Es una pena, pero no un drama porque los lectores actuales disponen de recambios: La Central, Laie, Byron, la expansión de la Casa del Libro. No son lo mismo, pero configuran la Barcelona del presente y en modo alguno puede decirse que sean peores. Para no hablar de los diversos espacios que grandes superficies destinan hoy al libro, a lo que habría que añadir la compra electrónica en diverso soporte. Quien quiera leer las memorias de Barral, las novelas de Marsé, los poemas de Gil de Biedma, los sigue teniendo al alcance.

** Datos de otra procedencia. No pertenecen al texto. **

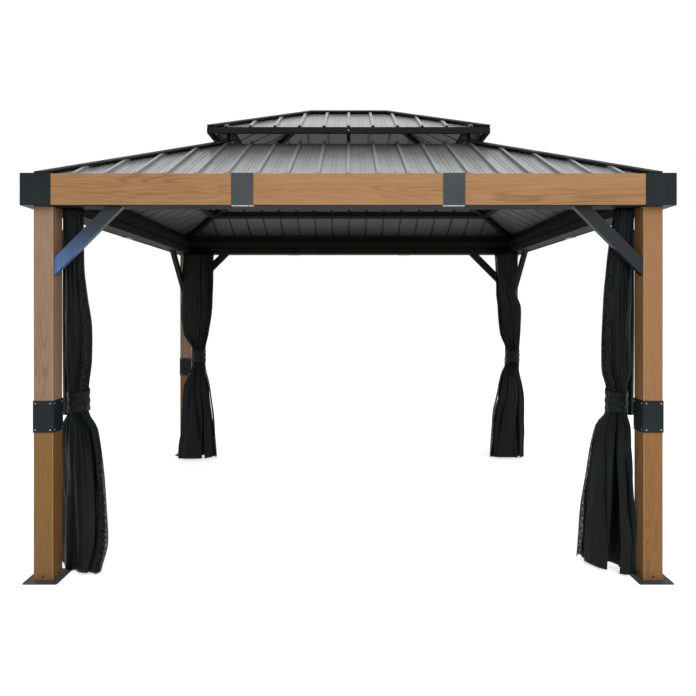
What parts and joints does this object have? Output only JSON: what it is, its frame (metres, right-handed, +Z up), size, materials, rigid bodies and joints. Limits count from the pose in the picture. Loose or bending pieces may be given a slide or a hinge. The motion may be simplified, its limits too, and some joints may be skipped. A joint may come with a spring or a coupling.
{
  "type": "garden gazebo with a two-tier metal hip roof",
  "caption": "Open garden gazebo: wood-grain posts and fascias, knee braces, tied-back curtains and a ribbed metal hip roof with a raised vent tier.",
  "frame": {"origin": "on the ground under the middle of the roof", "axes": "+X to the right along the longer eave, +Y to the back, +Z up; the front in the picture faces -Y"},
  "size_m": [3.666, 3.046, 3.1726],
  "materials": {
    "wood_grain_aluminium": "satin wood-grain coating",
    "charcoal_metal": "satin powder coat",
    "base_plate": "satin powder coat",
    "roof_sheet": "satin coated steel",
    "curtain_cloth": "matte woven polyester"
  },
  "bodies": {
    "root": {"base_plate_back_left": "base_plate", "base_plate_back_right": "base_plate", "base_plate_front_left": "base_plate", "base_plate_front_right": "base_plate", "beam_back": "charcoal_metal", "beam_front": "charcoal_metal", "beam_left": "charcoal_metal", "beam_right": "charcoal_metal", "corner_cover_back_left": "charcoal_metal", "corner_cover_back_right": "charcoal_metal", "corner_cover_front_left": "charcoal_metal", "corner_cover_front_right": "charcoal_metal", "curtain_back_left": "curtain_cloth", "curtain_back_right": "curtain_cloth", "curtain_front_left": "curtain_cloth", "curtain_front_right": "curtain_cloth", "fascia_back": "wood_grain_aluminium", "fascia_front": "wood_grain_aluminium", "fascia_joint_covers": "charcoal_metal", "fascia_left": "wood_grain_aluminium", "fascia_right": "wood_grain_aluminium", "hip_rafters": "charcoal_metal", "knee_braces_back_left": "charcoal_metal", "knee_braces_back_right": "charcoal_metal", "knee_braces_front_left": "charcoal_metal", "knee_braces_front_right": "charcoal_metal", "lower_hip_caps": "charcoal_metal", "lower_roof_back": "roof_sheet", "lower_roof_front": "roof_sheet", "lower_roof_left": "roof_sheet", "lower_roof_right": "roof_sheet", "mid_purlins": "charcoal_metal", "post_back_left": "wood_grain_aluminium", "post_back_right": "wood_grain_aluminium", "post_front_left": "wood_grain_aluminium", "post_front_right": "wood_grain_aluminium", "post_sleeves": "charcoal_metal", "ridge_beam": "charcoal_metal", "ridge_cap": "charcoal_metal", "upper_fascia": "charcoal_metal", "upper_hip_caps": "charcoal_metal", "upper_purlins": "charcoal_metal", "upper_rafters": "charcoal_metal", "upper_roof_back": "roof_sheet", "upper_roof_front": "roof_sheet", "upper_roof_left": "roof_sheet", "upper_roof_right": "roof_sheet", "vent_curb": "charcoal_metal", "vent_struts": "charcoal_metal"}
  },
  "joints": []
}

A mediados de los setenta se celebró en Barcelona un festival bautizado con el título de una canción de Bobby Charles, popularizada sobre todo por Billie Holiday: Hasta luego, cocodrilo. Buscaba ser una reunión para nostálgicos, con el grupo local Los Sirex, que ya no estaban tan de moda como en los sesenta, como estandarte de la recuperación de un pasado por otra parte muy cercano, porque los que habían bailado al ritmo de Que se mueran los feos o Si yo tuviera una escoba rondaban entonces los 30 años. Una edad del todo inadecuada para pensar que ya habían vivido sus mejores momentos. Alguien que luego sería filósofo afamado se mostró incluso indignado de que se cuestionara la vida que tenía por delante. Y, para demostrar que el espíritu del tiempo existe y es causa de no pocas coincidencias, una tira de Quino presentaba a Mafalda preguntando a su padre qué pensaba de “su” tiempo y, tras la perorata de éste sobre años anteriores, la niña filósofa mostraba su desencanto diciéndole: “Yo esperaba que me dijeras que tu tiempo es éste”.

Se fue El Apeadero. Se fueron sus clientes. Pero hay hoy otra Barcelona que respira y se proyecta, porque cada generación tiene derecho a dibujar su propio presente. Bienvenida sea a la nueva memoria antes de que también se convierta en desmemoria.